The Parliament appoints the Irish Government of the day; it will determine whether Mr. M’Carthy or Mr. Redmond, Mr. Healy or Mr. Davitt, directs the Irish Administration. In this matter the British Government will have no voice. The English Ministry are under the new constitution expected in many ways to co-operate with the Irish Ministry, yet it is quite conceivable that the Ministers of the Crown at Dublin may be men whose whole ideas of expediency, of policy, of political morality, may be opposed to the ideas of the Ministers of the Crown at Westminster.
The Irish Parliament, again, even if every Restriction on its powers inserted in the Home Rule Bill should pass into law, will be found to have ample scope for legislative action.[65]

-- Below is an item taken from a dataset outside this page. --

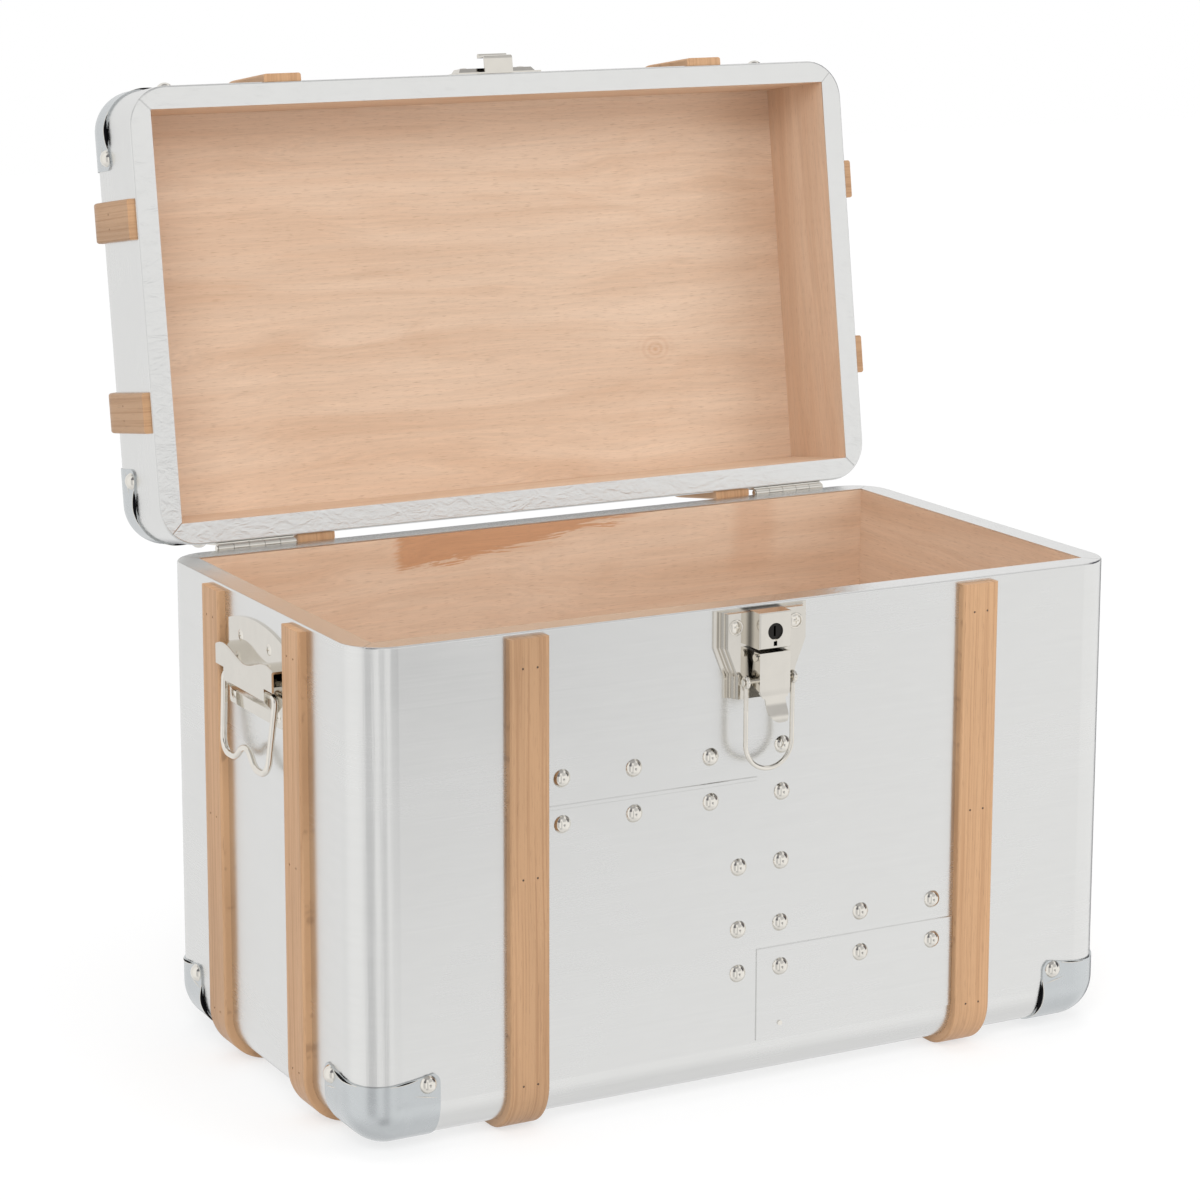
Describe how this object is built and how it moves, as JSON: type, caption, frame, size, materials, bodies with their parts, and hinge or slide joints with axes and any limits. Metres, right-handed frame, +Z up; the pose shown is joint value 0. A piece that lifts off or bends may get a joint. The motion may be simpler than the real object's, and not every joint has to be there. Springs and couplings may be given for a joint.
{
  "type": "storage trunk",
  "caption": "Metal-clad plywood storage chest with bent wooden slats, corner caps, a hinged lid standing open, a front draw latch with a lock, and a drop handle at each end.",
  "frame": {"origin": "on the floor under the middle of the base's footprint, in the plane of the undersides of the slats", "axes": "+X to the right along the front, +Y from front to back (the latch faces -Y), +Z up"},
  "size_m": [0.635, 0.521, 0.7069],
  "materials": {
    "plywood": "clear-sealed pale plywood",
    "aluminium_sheet": "satin, fine brushed",
    "aluminium_patch": "satin, fine brushed",
    "slat_wood": "oiled bent hardwood",
    "brad_steel": "plain",
    "nail_nickel": "nickel plated, polished",
    "cap_steel": "pressed steel, plated",
    "nickel_plate": "nickel plated, polished",
    "lock_dark": "darkened steel"
  },
  "bodies": {
    "chest": {"base_panel_left": "plywood", "base_panel_right": "plywood", "base_panel_front": "plywood", "base_panel_back": "plywood", "base_panel_bottom": "plywood", "base_cladding": "aluminium_sheet", "patch_sheet_left": "aluminium_patch", "patch_sheet_right": "aluminium_patch", "front_nails": "nail_nickel", "runner_slat_left": "slat_wood", "runner_slat_right": "slat_wood", "side_slats_left": "slat_wood", "side_slats_right": "slat_wood", "base_slat_brads": "brad_steel", "base_cap_front_left": "cap_steel", "base_cap_front_right": "cap_steel", "base_cap_rear_left": "cap_steel", "base_cap_rear_right": "cap_steel", "base_cap_nails": "nail_nickel", "hinge_left_base_leaf": "nickel_plate", "hinge_right_base_leaf": "nickel_plate", "hinge_pins": "nickel_plate", "hinge_base_screws": "nickel_plate", "latch_plate": "nickel_plate", "lock_case": "nickel_plate", "latch_lever_pin": "nickel_plate", "latch_screws": "nickel_plate", "handle_plate_left": "nickel_plate", "handle_plate_right": "nickel_plate", "handle_cover_left": "nickel_plate", "handle_cover_right": "nickel_plate", "handle_screws": "nickel_plate"},
    "lid": {"lid_rail_left": "plywood", "lid_rail_right": "plywood", "lid_rail_front": "plywood", "lid_rail_back": "plywood", "lid_top_panel": "plywood", "lid_cladding": "aluminium_sheet", "lid_slat_left": "slat_wood", "lid_slat_right": "slat_wood", "lid_side_slats_left": "slat_wood", "lid_side_slats_right": "slat_wood", "lid_slat_brads": "brad_steel", "lid_cap_front_left": "cap_steel", "lid_cap_front_right": "cap_steel", "lid_cap_rear_left": "cap_steel", "lid_cap_rear_right": "cap_steel", "lid_cap_nails": "nail_nickel", "hinge_left_lid_leaf": "nickel_plate", "hinge_right_lid_leaf": "nickel_plate", "hinge_lid_screws": "nickel_plate", "latch_keeper": "nickel_plate", "keeper_screws": "nickel_plate"},
    "lever": {"latch_lever": "nickel_plate"},
    "loop_pin": {"latch_loop_pin": "nickel_plate"},
    "loop": {"latch_loop": "nickel_plate"},
    "plug": {"lock_plug": "lock_dark"},
    "bail_left": {"handle_bail_left": "nickel_plate"},
    "bail_right": {"handle_bail_right": "nickel_plate"}
  },
  "joints": [
    {"name": "lid_hinge", "type": "hinge", "parent": "chest", "child": "lid", "pos_m": [0, 0.1729, 0.3552], "axis": [1, 0, 0], "range_deg": [0, 98.6]},
    {"name": "latch_lever_pivot", "type": "hinge", "parent": "chest", "child": "lever", "pos_m": [0, -0.1861, 0.3213], "axis": [-1, 0, 0], "range_deg": [0, 90]},
    {"name": "latch_pin_turn", "type": "hinge", "parent": "lever", "child": "loop_pin", "pos_m": [0, -0.1835, 0.3041], "axis": [-1, 0, 0], "range_deg": [-90, 0]},
    {"name": "latch_loop_swing", "type": "hinge", "parent": "loop_pin", "child": "loop", "pos_m": [0, -0.1835, 0.3041], "axis": [-1, 0, 0], "range_deg": [-3, 183.9]},
    {"name": "lock_plug_turn", "type": "hinge", "parent": "chest", "child": "plug", "pos_m": [0, -0.1898, 0.3396], "axis": [0, -1, 0], "range_deg": [0, 90]},
    {"name": "handle_left_swing", "type": "hinge", "parent": "chest", "child": "bail_left", "pos_m": [-0.3107, -0.002, 0.2965], "axis": [0, 1, 0], "range_deg": [0, 110]},
    {"name": "handle_right_swing", "type": "hinge", "parent": "chest", "child": "bail_right", "pos_m": [0.3107, -0.002, 0.2965], "axis": [0, -1, 0], "range_deg": [0, 110]}
  ],
  "couplings": [
    {"joint": "latch_pin_turn", "follows": "latch_lever_pivot", "ratio": -1}
  ]
}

It can repeal[66] any Act affecting Ireland which was enacted before the passing of the Home Rule Bill. Thus it can do away with the right to the writ of habeas corpus; it can abolish the whole system of trial by jury; it can by wide rules as to the change of venue expose any inhabitant of Belfast, charged with any offence against the Irish Government, to the certainty of being tried in Dublin or in Cork. If an Irish law cannot touch the law of treason or of treason-felony, the leaders of the Irish Parliament may easily invent new offences not called by these names, and the Parliament may impose severe penalties on any one who attempts by act or by speech to bring the Irish Government into contempt. A new law of sacrilege may be passed which would make criticism of the Irish priesthood, or attacks on the Roman Catholic religion, or the public advocacy of Protestantism, practically impossible. The Irish House of Commons may take the decision of election petitions into its own hands, and members nominated by the priests may determine the proper limits of spiritual influence. Thus the party dominant at Dublin can, if they see fit, abolish all freedom of election; nor is this all that the Irish Parliament can accomplish in the way of ensuring the supremacy of an Irish party. After six years from the passing of the Home Rule Bill—let us say in the year 1900—the Irish Parliament can alter the qualification of the electors and the distribution of the members among the constituencies. Parliament can in fact introduce at once universal suffrage, and do everything which the ingenuity of partisanship can suggest for diminishing the representation of property and of Protestantism. If, further, in any part of Ireland there be reason to fear opposition to the laws of the Irish Parliament, a severer Coercion Act may be passed than any which has as yet found its way on to the pages of the English or the Irish Statute Book. Worse than all this, the Irish Parliament has the right to legislate with regard to transactions which have taken place before the passing of the Home Rule Bill. An Act inflicting penalties on magistrates who have been zealous in the enforcement of the Crimes Act, an Act abolishing the right to recover debts incurred before 1893, an Act for compensation to tenants who had suffered from obedience to the behests of the Land League, are all Acts which, however monstrous, the Irish Parliament is, under the new constitution, competent to pass.